It was winter 1988, and Joe Parenti was 23, driving home after filling up his gas tank, when he was blindsided by a stolen car going 80 mph at 162nd Avenue and 91st Street.
He went into cardiac arrest and nearly died at the scene. When doctors took a closer look, they noticed that Parenti had a “swollen and twisted brain” and major damage to his spinal cord, among other injuries. They told his family that if he were to survive, he would suffer from brain damage for the rest of his life.
“It was the type of experience that I wasn’t sure I would survive from,” Parenti said.
The Howard Beach resident has now written a book about the crash in the hope of inspiring others.
Its name, “Miracle on 91st Street,” is the perfect setup for what follows between the covers. Those who have heard his story, as well as Parenti, believe that it is a miracle he is still alive.
In the book, he takes the reader through his time growing up in Howard Beach, the accident and the ensuing years of recovery, which is where his message lies.
Spending seven months in three different hospitals, switching doctors and receiving numerous types of treatment taught Parenti lessons that he still carries with himself and is now sharing with others.

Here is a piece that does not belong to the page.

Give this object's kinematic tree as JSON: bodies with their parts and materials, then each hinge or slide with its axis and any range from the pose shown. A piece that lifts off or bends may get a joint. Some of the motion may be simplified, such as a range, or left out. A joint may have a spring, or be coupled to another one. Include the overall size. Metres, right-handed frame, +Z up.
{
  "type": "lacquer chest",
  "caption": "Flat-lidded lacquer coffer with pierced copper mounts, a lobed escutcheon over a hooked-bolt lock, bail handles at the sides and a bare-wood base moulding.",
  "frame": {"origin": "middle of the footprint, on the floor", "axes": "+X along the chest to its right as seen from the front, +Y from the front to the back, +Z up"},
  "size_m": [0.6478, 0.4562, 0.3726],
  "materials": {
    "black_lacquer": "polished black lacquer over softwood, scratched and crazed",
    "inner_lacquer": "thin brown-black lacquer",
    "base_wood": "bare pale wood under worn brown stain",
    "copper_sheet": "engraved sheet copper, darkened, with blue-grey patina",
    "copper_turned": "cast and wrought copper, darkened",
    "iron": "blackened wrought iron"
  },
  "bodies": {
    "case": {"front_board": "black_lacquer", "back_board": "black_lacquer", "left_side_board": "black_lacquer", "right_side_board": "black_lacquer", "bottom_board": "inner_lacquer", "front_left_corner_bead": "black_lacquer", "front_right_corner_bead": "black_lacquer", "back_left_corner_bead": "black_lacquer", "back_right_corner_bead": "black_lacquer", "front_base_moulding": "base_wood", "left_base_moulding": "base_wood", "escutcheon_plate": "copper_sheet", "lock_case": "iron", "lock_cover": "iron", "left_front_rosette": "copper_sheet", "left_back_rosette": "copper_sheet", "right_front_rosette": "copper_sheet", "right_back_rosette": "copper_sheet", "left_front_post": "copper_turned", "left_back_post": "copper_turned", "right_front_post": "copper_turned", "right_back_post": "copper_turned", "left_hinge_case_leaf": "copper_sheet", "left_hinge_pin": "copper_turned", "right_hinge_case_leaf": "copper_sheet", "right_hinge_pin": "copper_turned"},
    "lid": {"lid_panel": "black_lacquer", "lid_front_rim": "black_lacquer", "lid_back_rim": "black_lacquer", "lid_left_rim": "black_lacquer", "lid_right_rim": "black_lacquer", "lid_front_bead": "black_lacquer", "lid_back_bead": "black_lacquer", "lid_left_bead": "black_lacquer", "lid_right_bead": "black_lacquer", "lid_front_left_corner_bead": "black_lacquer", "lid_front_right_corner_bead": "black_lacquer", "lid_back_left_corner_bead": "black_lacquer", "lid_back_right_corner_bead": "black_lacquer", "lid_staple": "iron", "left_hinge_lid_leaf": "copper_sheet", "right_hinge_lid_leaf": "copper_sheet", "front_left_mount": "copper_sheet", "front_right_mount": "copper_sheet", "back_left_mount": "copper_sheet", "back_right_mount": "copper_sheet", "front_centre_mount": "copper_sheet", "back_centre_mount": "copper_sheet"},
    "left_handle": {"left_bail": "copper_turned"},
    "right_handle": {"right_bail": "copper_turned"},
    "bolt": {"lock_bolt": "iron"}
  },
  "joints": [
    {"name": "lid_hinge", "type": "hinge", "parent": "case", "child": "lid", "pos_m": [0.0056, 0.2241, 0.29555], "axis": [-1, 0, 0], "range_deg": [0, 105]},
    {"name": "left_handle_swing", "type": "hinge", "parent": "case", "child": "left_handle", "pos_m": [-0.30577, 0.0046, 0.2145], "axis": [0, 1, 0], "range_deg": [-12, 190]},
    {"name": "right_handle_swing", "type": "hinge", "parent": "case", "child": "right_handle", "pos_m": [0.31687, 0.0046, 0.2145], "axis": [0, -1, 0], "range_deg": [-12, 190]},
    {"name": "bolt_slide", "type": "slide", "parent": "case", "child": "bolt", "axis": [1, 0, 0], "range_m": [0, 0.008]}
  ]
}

“All that time in the hospital really made me think,” he said. “It taught me to not worry about the little things in life and the power of perseverance.”

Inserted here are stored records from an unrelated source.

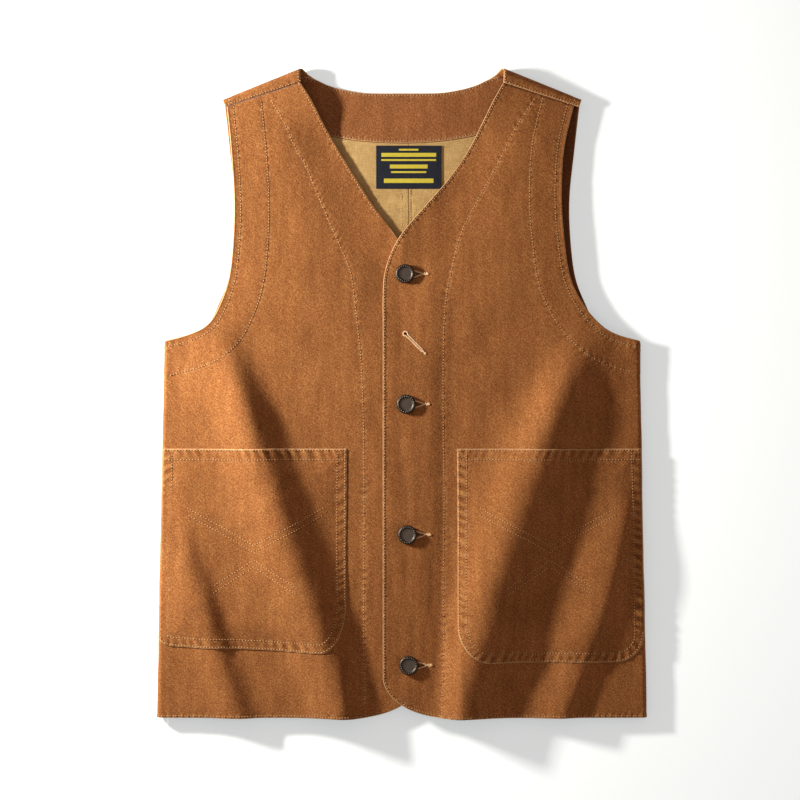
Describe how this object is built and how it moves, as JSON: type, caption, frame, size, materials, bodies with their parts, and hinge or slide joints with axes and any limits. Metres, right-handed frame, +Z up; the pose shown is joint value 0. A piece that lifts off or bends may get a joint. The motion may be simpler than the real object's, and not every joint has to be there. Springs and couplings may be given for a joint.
{
  "type": "work vest",
  "caption": "Sleeveless V-necked work vest of brown canvas, buttoned down the front, with a pale lining and two large patch pockets, lying flat with soft folds.",
  "frame": {"origin": "under the middle of the outline, on the surface that the back lies on", "axes": "+X to the viewer's right, +Y from the hem to the neck, +Z up out of the front"},
  "size_m": [0.5098, 0.677, 0.0308],
  "materials": {
    "canvas": "heathered brown cotton canvas, washed",
    "facing": "brown cotton canvas",
    "lining": "smooth khaki cotton",
    "label": "woven label with plain yellow bars",
    "bronze": "dark antiqued bronze"
  },
  "bodies": {
    "root": {"back": "canvas", "back_lining_left": "lining", "back_lining_right": "lining", "back_neck_facing": "facing", "armhole_facing_left": "facing", "armhole_facing_right": "facing", "neck_label": "label", "front_left": "canvas", "front_right": "canvas", "pocket_left": "canvas", "pocket_right": "canvas", "button_1": "bronze", "button_2": "bronze", "button_3": "bronze", "button_4": "bronze"}
  },
  "joints": []
}
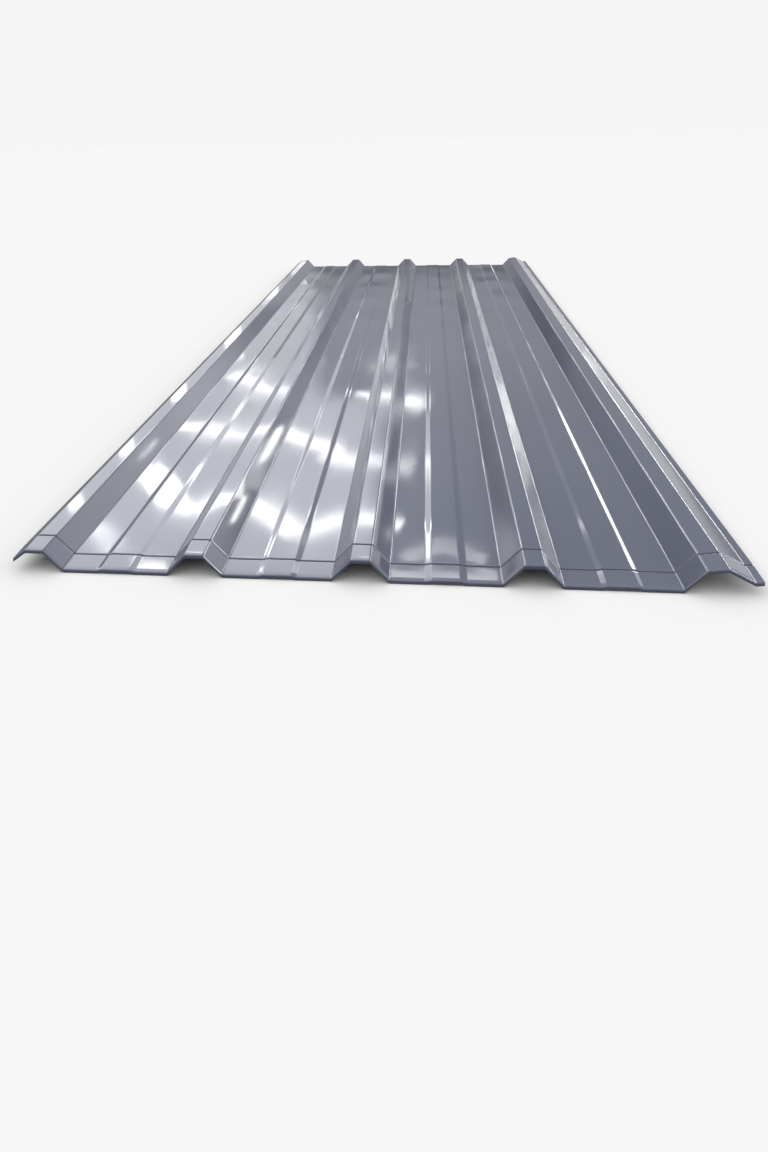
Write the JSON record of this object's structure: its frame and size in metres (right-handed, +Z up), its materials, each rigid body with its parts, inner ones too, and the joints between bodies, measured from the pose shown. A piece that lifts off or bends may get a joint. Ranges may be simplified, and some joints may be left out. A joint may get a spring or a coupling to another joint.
{
  "type": "corrugated metal sheet",
  "caption": "Trapezoidal ribbed roofing sheet of dark blue-grey coated steel, with flat pans, side laps and a pressed eaves end.",
  "frame": {"origin": "middle of the sheet's footprint, on the surface it lies on", "axes": "+Y along the ribs from the eaves end to the far end, +X across from the underlap edge to the overlap edge, +Z up"},
  "size_m": [0.9006, 3, 0.0335],
  "materials": {
    "coated_steel": "glossy dark blue-grey pre-painted steel"
  },
  "bodies": {
    "root": {"corrugated_sheet": "coated_steel"}
  },
  "joints": []
}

Throughout the novel, Parenti looks back on all the people who were there to help him through his recovery. He mentions the West Hamilton Beach Fire Department and credits them with his life, saying, “Without the quick response and expert care of The West Hamilton Beach Volunteer Fire Department, I would not be alive today.”

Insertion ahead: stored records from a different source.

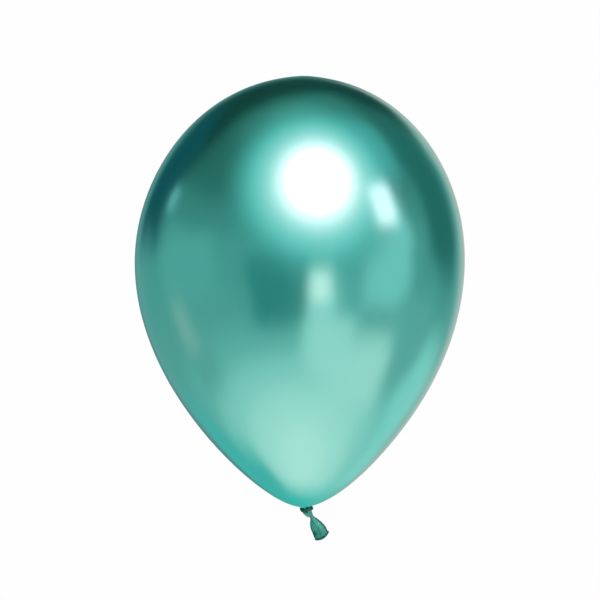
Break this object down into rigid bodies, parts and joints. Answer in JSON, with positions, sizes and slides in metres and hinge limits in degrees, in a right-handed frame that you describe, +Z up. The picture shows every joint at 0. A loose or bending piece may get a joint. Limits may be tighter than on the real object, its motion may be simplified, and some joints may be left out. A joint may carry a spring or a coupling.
{
  "type": "latex balloon",
  "caption": "Inflated round latex party balloon with a metallic skin, closed with an overhand knot, its loose tail flaring to a rolled lip.",
  "frame": {"origin": "on the envelope's axis where the envelope closes at the throat, just above the knot", "axes": "+Z up the axis to the crown, +X towards the side that the loose tail leans to, +Y away from the viewer who sees the tail lean right"},
  "size_m": [0.28, 0.2798, 0.3944],
  "materials": {
    "latex_film": "polished",
    "latex_gathered": "gloss",
    "latex_slack": "satin"
  },
  "bodies": {
    "envelope": {"envelope": "latex_film", "throat": "latex_gathered"},
    "knot": {"knot_loop": "latex_gathered", "knot_core": "latex_gathered"},
    "tuck": {"knot_tuck": "latex_gathered"},
    "stem": {"tail_stem": "latex_gathered"},
    "tail": {"tail_sleeve": "latex_slack", "rolled_lip": "latex_slack"}
  },
  "joints": [
    {"name": "knot_rock", "type": "hinge", "parent": "envelope", "child": "knot", "pos_m": [0.0023, 0, -0.0019], "axis": [1, 0, 0], "range_deg": [-12, 12], "stiffness_Nm_per_rad": 0.0004},
    {"name": "tail_twist", "type": "hinge", "parent": "knot", "child": "tuck", "pos_m": [0.0029, 0, -0.0031], "axis": [0.5, 0, -0.866], "range_deg": [-45, 45], "stiffness_Nm_per_rad": 0.0004},
    {"name": "tail_swing", "type": "hinge", "parent": "tuck", "child": "stem", "pos_m": [0.0052, 0, -0.00708], "axis": [0, 1, 0], "range_deg": [-25, 60], "stiffness_Nm_per_rad": 0.0004},
    {"name": "tail_flap", "type": "hinge", "parent": "stem", "child": "tail", "pos_m": [0.00738, 0, -0.01044], "axis": [0.8572, 0, 0.515], "range_deg": [-40, 40], "stiffness_Nm_per_rad": 0.0004}
  ]
}
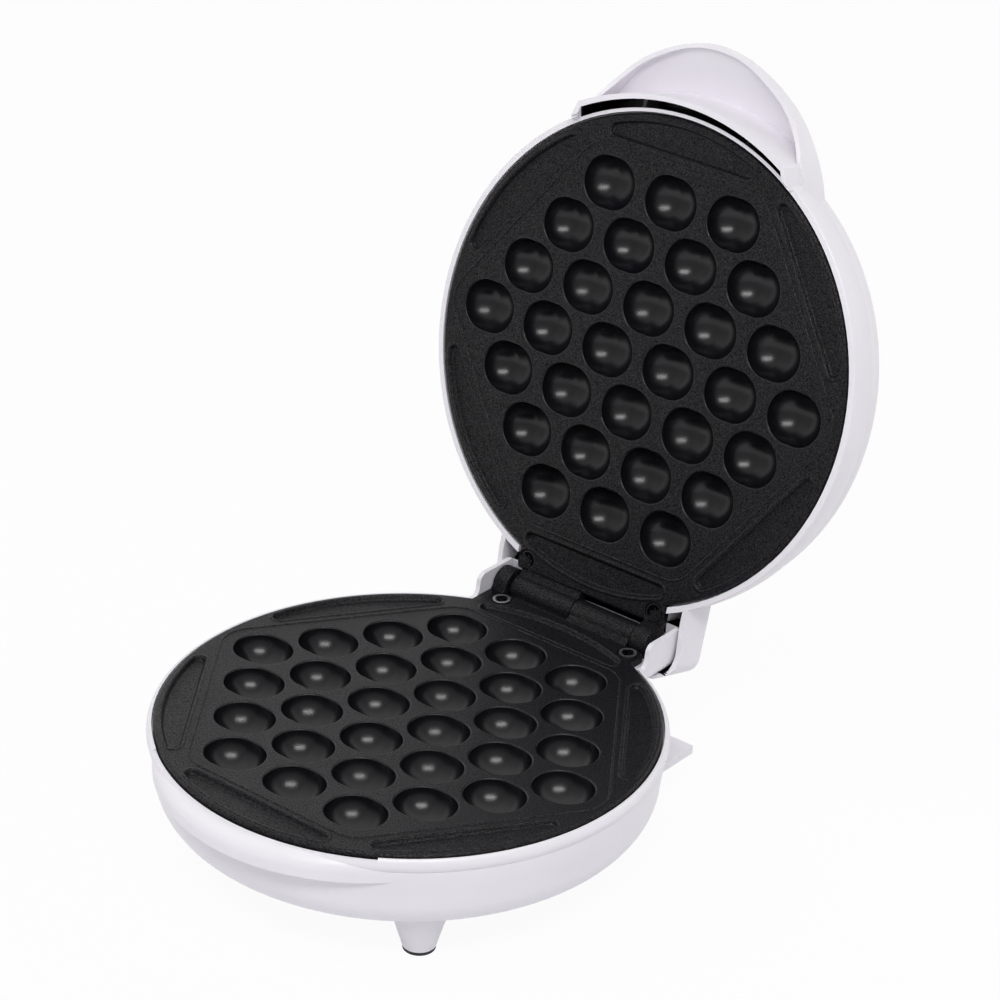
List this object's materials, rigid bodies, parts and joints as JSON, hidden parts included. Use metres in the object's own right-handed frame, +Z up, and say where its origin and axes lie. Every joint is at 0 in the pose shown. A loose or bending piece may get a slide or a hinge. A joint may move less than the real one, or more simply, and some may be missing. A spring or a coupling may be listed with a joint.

He is donating a portion of his profits from the book to the fire department to show his gratitude.
Even though Parenti, 49, is still dealing with some aftereffects of the accident, he says he has only gotten happier each day since the crash.
He is now a self-employed CPA residing in West Hempstead and still lives by two life lessons he learned because of the accident: the power of perseverance and that anything is possible.
“The accident changed my outlook in terms of where I’m heading in life,” Parenti said. “I want my story to inspire people to fight for what they want and never give in.”